Mit ein Grund, weshalb die Angst in unserer Zeit so zunimmt, ist der Verlust der menschlichen Geborgenheit in Familie, Ehe und Freundschaft. Jede geschiedene Ehe ist der Nährboden für die Angst im Leben der Kinder. Jede gescheiterte Ehe und zerstörte zwischenmenschliche Beziehung vermehrt die Angst in uns. Das Zeitalter der Massenkommunikation ist zugleich auch das Zeitalter der Einsamkeit. Fernsehen, Computer und DVD können uns zwar für Momente von der Angst ablenken, aber sie ersetzten kein Gespräch und keine menschliche Zuwendung.

Deshalb war das ein lebenswichtiger Schritt für Peter, als er sich endlich aufraffte, doch zu dem Abendessen zu gehen. Freunde sind unbezahlbar und durch nichts zu ersetzen. Gerade solche Freunde wie Jan, die offen und ehrlich reden und zuhören können ohne falsches Selbstmitleid oder billige Ratschläge.

Und wenn Jesus uns Frieden und Geborgenheit anbietet, dann ist darauf Verlass!

Das ist der 3. Schritt, die Entscheidung: Ich will es lernen zu vertrauen:

- Deshalb spreche ich mit Gott über meine Angst

- Deshalb verlasse ich mich auf Gottes Zusagen

- Deshalb vertraue ich mich einem Menschen an

Wenn ich Sie einlade, Ihr Leben Jesus Christus anzuvertrauen, sage ich Ihnen damit nicht, dass Sie als Christ weniger Angst haben werden. Jesus ist keine Wunderpille, und Christen kommen auch nicht leichter an einen Job.

Aber Sie können als Christ erleben, dass der lebendige und gegenwärtige Herr der Angst in uns das letzte Wort nimmt.

Letzten Donnerstag war ich im Krankenhaus. Ein 82jähriges Gemeindemitglied stand vor einer schweren Herzoperation. Gemeinsam mit seiner Frau beteten wir. Er wusste sich in der Hand Gottes geborgen, ganz egal wie auch immer die Operation ausgehen würde.

Unsere Angst hat ihre tiefste Wurzel in unserer Sterblichkeit und Vergänglichkeit. Menschen, die an Jesus glauben, brauchen keine Angst mehr vor dem Tod zu haben, weil sie durch Jesus ewiges Leben geschenkt bekommen haben.
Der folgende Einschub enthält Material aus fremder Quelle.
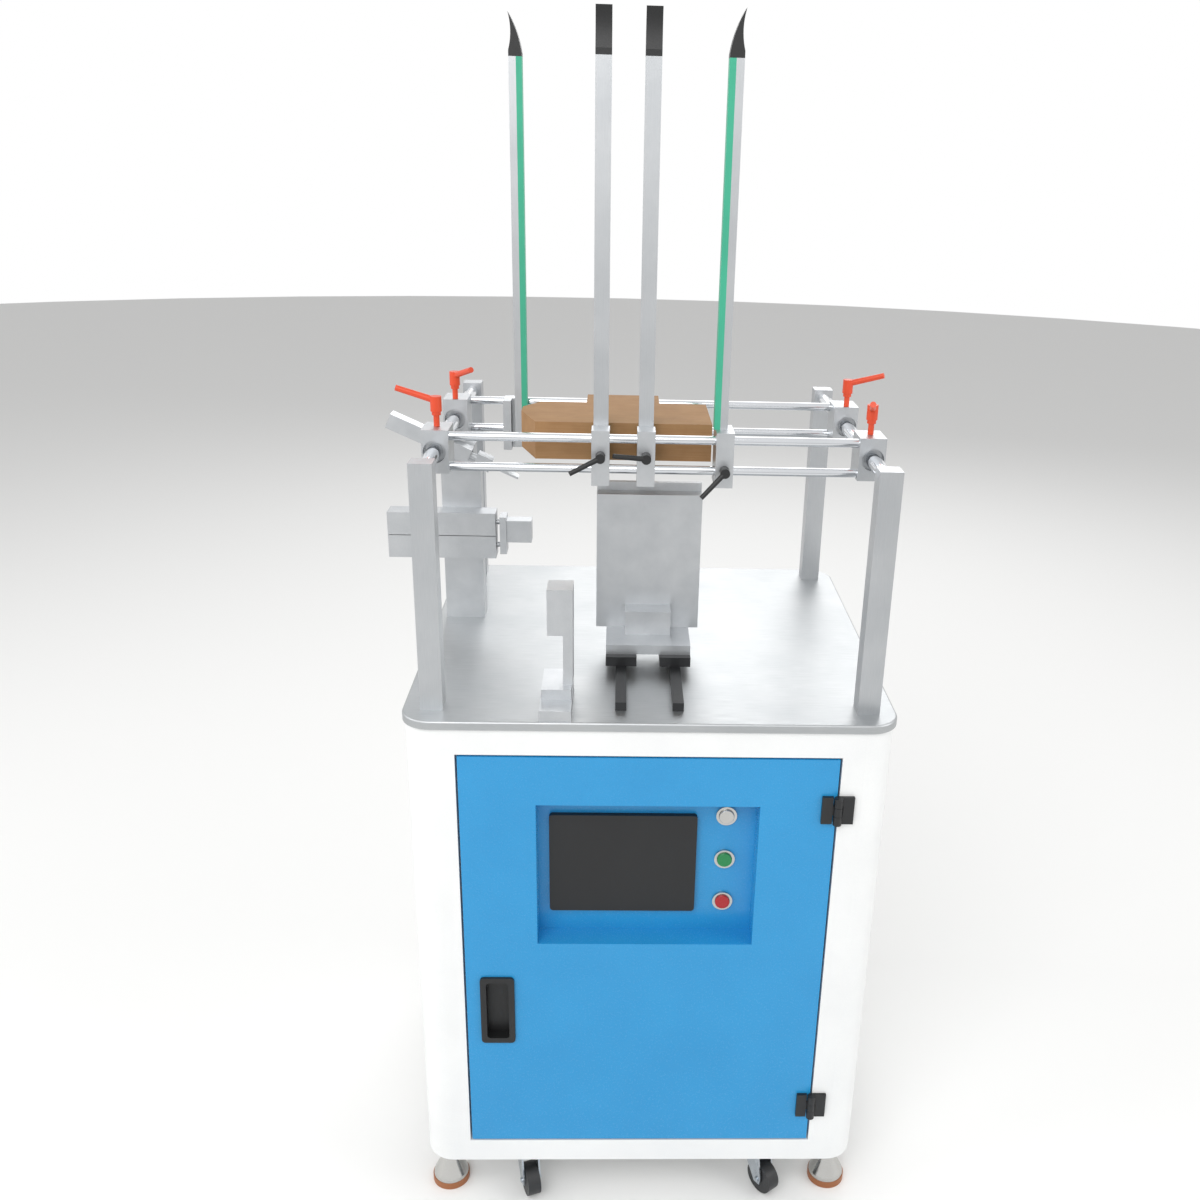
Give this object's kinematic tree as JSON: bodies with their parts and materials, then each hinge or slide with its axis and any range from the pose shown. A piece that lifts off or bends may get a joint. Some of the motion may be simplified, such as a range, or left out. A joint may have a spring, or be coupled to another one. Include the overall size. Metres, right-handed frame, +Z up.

Wenn Sie sich dazu entschließen, Ihr Leben Jesus Christus im Gebet anzuvertrauen, wird sich Ihre Lebenssituation dadurch nicht automatisch verändern. Nirgendwo in der Bibel finden Sie eine billige Werbung für den Glauben, die Ihnen ein unbeschwertes und sorgenfreies Leben garantiert. Es ist geradezu umgekehrt: Menschen, die sich kompromisslos an Jesus binden, müssen mit mehr Schwierigkeiten als andere rechnen.

ABER jeder, der sich auf Jesus einlässt und ihm vertraut, wird erleben, dass er nicht verzweifeln muss. Ganz egal wie seine Situation auch immer ist. Für Gott gibt es keine hoffnungslosen Fälle.
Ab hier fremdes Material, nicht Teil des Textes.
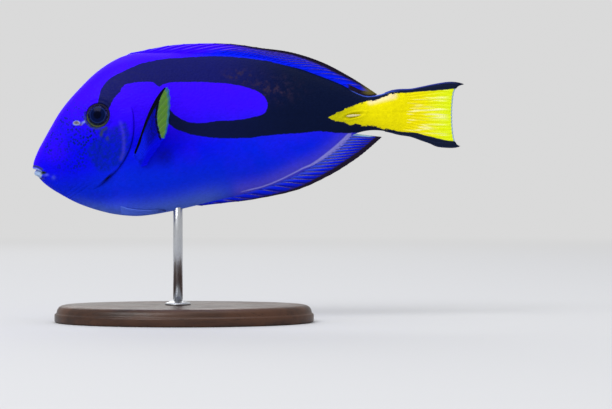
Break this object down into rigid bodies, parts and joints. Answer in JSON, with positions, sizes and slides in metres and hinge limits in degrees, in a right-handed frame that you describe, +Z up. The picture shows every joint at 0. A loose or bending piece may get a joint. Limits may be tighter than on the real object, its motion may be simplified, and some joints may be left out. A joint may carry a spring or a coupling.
{
  "type": "regal blue tang fish, life size, on a display stand",
  "caption": "Life-size regal blue tang with spread fins, a folded tail spine on each side and finned tail, held up by a rod on a flat oval base.",
  "frame": {"origin": "on the floor under the middle of the fish's length, in its plane of symmetry", "axes": "-X is where the head points, -Y is the fish's left side, +Z is up"},
  "size_m": [0.2, 0.072, 0.129],
  "materials": {
    "skin": "moist satin skin, vivid blue with a black palette mark and a yellow wedge",
    "blue_fin": "satin membrane, violet blue with fine rays and a dark margin",
    "pectoral_fin": "satin membrane, dark blue at the root and yellow-green at the tip",
    "yellow_fin": "satin membrane, bright yellow with black upper and lower lobes",
    "spine": "smooth pale bone",
    "eye": "polished dark eye",
    "base": "dark satin wood",
    "rod": "satin steel"
  },
  "bodies": {
    "root": {"head": "skin", "lower_jaw": "skin", "gill_cover_left": "skin", "gill_cover_right": "skin", "trunk": "skin", "tail_stem": "skin", "dorsal_fin": "blue_fin", "anal_fin": "blue_fin", "pelvic_fin_left": "blue_fin", "pelvic_fin_right": "blue_fin", "pectoral_fin_left": "pectoral_fin", "pectoral_fin_right": "pectoral_fin", "tail_fin": "yellow_fin", "scalpel_left": "spine", "scalpel_right": "spine", "eye_left": "eye", "eye_right": "eye", "stand_base": "base", "stand_rod": "rod", "stand_collar": "rod"}
  },
  "joints": []
}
Doch es beginnt immer und immer wieder mit einer Entscheidung: Ich will Jesus vertrauen! Ich will ihm wieder vertrauen und deshalb spreche ich mit ihm über meine Angst. Deshalb verlasse ich mich auf sein Wort und wende mich an andere Christen.

Wenn Sie ihr Blatt umdrehen, finden Sie eine Meditation, die mir eine gute Bekannte vor Jahren gerahmt zum Geburtstag schenkte. Sie wusste, wie nötig ich sie brauche. Seitdem hängt sie in meinem Büro.

„Herr, wir wollen wissen, was du morgen tun wirst,

und vergessen, was du gestern getan hast.

Weil uns das Vergangene entfällt,

überfällt uns die Angst vor dem Kommenden.

Lässt du uns morgen allein,

wenn du gestern bei uns gewesen bist?

Kannst du uns morgen versagen,

was du uns gestern gegeben hast?

Willst du uns morgen fallen lassen,

wenn du uns gestern gehalten hast?

Wenn wir uns erinnern, was du uns gestern Gutes getan hast,

schwindet uns die Sorge um morgen.

Denn du bist gestern, heute und morgen derselbe."

Gerade nach dem letzten Urlaub, als der Berg der Termine und Aufgaben sich wie eine Last auf mich legte und ich am liebsten gleich wieder die Koffer gepackt hätte, fiel mein Blick auf diesen Text, und mir wurde wieder einmal klar: Ich muss der Angst nicht das letzte Wort überlassen. Ich darf mich fest auf Ihn verlassen.